■ **TASK BRIEF**
Output, word for word, every line from the start of the listing down to and including the line that contains "a locking flap."; include nothing else.

■ **SOURCE DATA**
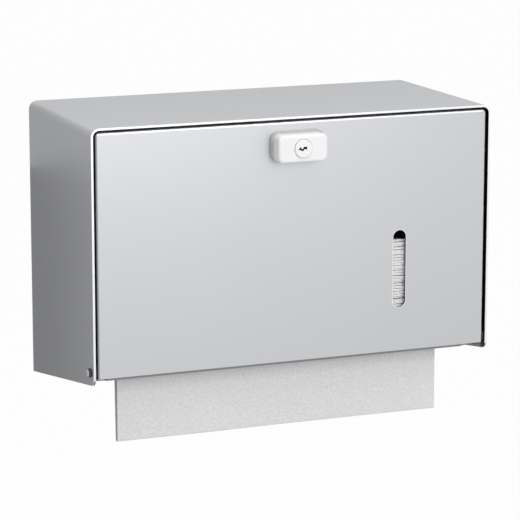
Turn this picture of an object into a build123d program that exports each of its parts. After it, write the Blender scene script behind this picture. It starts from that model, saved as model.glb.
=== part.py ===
"""Wall-mounted dispenser for folded paper towels: a sheet-metal casing with a locking flap.

Millimetres. X runs to the right across the front, Y runs from the front back to the wall, Z is up.
The origin is the centre of the back face, where the casing lies against the wall.
"""

from build123d import *
from math import atan, cos, degrees, radians, sin
import os

# Casing
width = 300.0
depth = 140.0
back_height = 200.0
front_height = 178.0
sheet = 1.5
bend_radius = 6.0
corner_radius = 6.0
weld_gap = 0.1

# Back plate and the holes for the wall screws
back_flange = 12.0
wall_hole_spacing_x = 264.0
wall_hole_spacing_z = 130.0
wall_hole_height = 5.0
wall_slot_length = 12.0
wall_slot_width = 5.5

# Flap
flap_gap = 1.5
flap_recess = 0.8
flap_height = 170.8
flap_corner_radius = 3.0
flap_edge_radius = 2.0
flap_top_flange = 8.0
flap_side_flange = 13.0
hem_height = 8.0
hem_end_margin = 9.0
window_x = 79.8
window_drop = 114.0
window_length = 56.0
window_width = 10.0

# Pivots at the lower front corners
pivot_back = 7.0
pivot_drop = 170.0
ear_radius = 8.3
shoulder_radius = 2.5
thread_radius = 1.95
running_gap = 0.06
side_play = 0.1
pivot_head_radius = 3.2
pivot_head_height = 2.2
socket_across_flats = 2.5
socket_depth = 1.3
spacer_radius = 5.0
inner_washer_radius = 4.0
inner_washer_thickness = 0.8
pivot_nut_across_flats = 7.0
pivot_nut_height = 4.0

# Tray that carries the towels, with the outlet they are drawn through
tray_sheet = 1.2
tray_rise = 1.5
tray_front_back = 13.0
tray_lip_height = 3.2
tray_corner_notch_width = 12.0
tray_corner_notch_back = 18.0
tray_side_flange = 9.0
outlet_front_back = 26.5
outlet_length = 48.0
outlet_width = 254.0
outlet_corner_radius = 5.0
outlet_collar_height = 4.5

# Lock
lock_drop = 20.7
lock_base_width = 39.8
lock_base_height = 20.4
lock_base_rise = 0.9
lock_base_thickness = 3.0
lock_base_corner_radius = 5.5
lock_base_edge_radius = 0.5
housing_width = 36.8
housing_height = 19.3
housing_thickness = 10.0
housing_corner_radius = 4.2
housing_edge_radius = 2.0
plug_head_radius = 6.55
plug_head_thickness = 2.6
plug_head_proud = 0.8
plug_head_edge_radius = 0.6
plug_ring_gap = 0.25
plug_radius = 4.5
barrel_radius = 6.3
lock_fit = 0.1
doubler_width = 60.0
doubler_height = 26.0
doubler_thickness = 1.5
lock_washer_thickness = 0.8
lock_washer_radius = 10.0
lock_nut_across_flats = 18.0
lock_nut_height = 3.2
wafer_count = 4
wafer_thickness = 0.9
wafer_pitch = 2.4
wafer_width = 4.6
wafer_height = 7.0
wafer_gap = 0.08

# Cam, its screw and the keeper
keeper_clearance = 0.7
keeper_sheet = 1.5
keeper_width = 46.0
keeper_drop = 10.5
keeper_foot = 16.0
cam_gap = 1.2
cam_thickness = 2.0
cam_reach = 16.0
cam_width = 9.0
square_drive = 6.0
cam_washer_thickness = 0.8
cam_washer_radius = 4.5
cam_screw_head_radius = 3.8
cam_screw_head_height = 2.4
cam_screw_radius = 1.6
cam_screw_length = 9.0

# Towels
towel_width = 246.0
towel_fold = 120.0
towel_thickness = 1.8
towel_pitch = 1.87
towel_count = 41
stack_front_back = 5.0
seat_gap = 0.3
leaf_thickness = 0.5
leaf_front_back = 30.0
leaf_spread_top = 6.2
leaf_spread_fold = 4.4
leaf_bottom_drop = 228.5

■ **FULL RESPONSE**
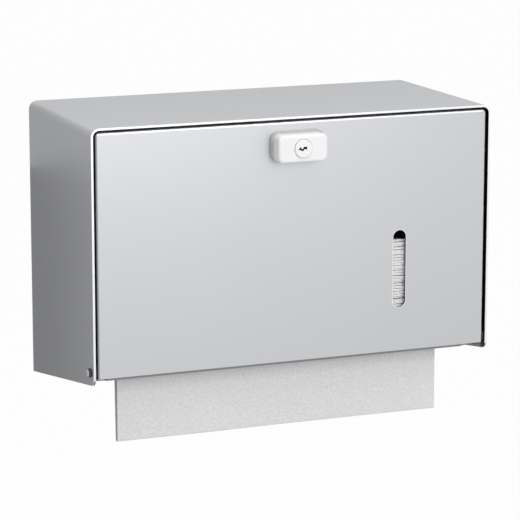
Turn this picture of an object into a build123d program that exports each of its parts. After it, write the Blender scene script behind this picture. It starts from that model, saved as model.glb.
=== part.py ===
"""Wall-mounted dispenser for folded paper towels: a sheet-metal casing with a locking flap.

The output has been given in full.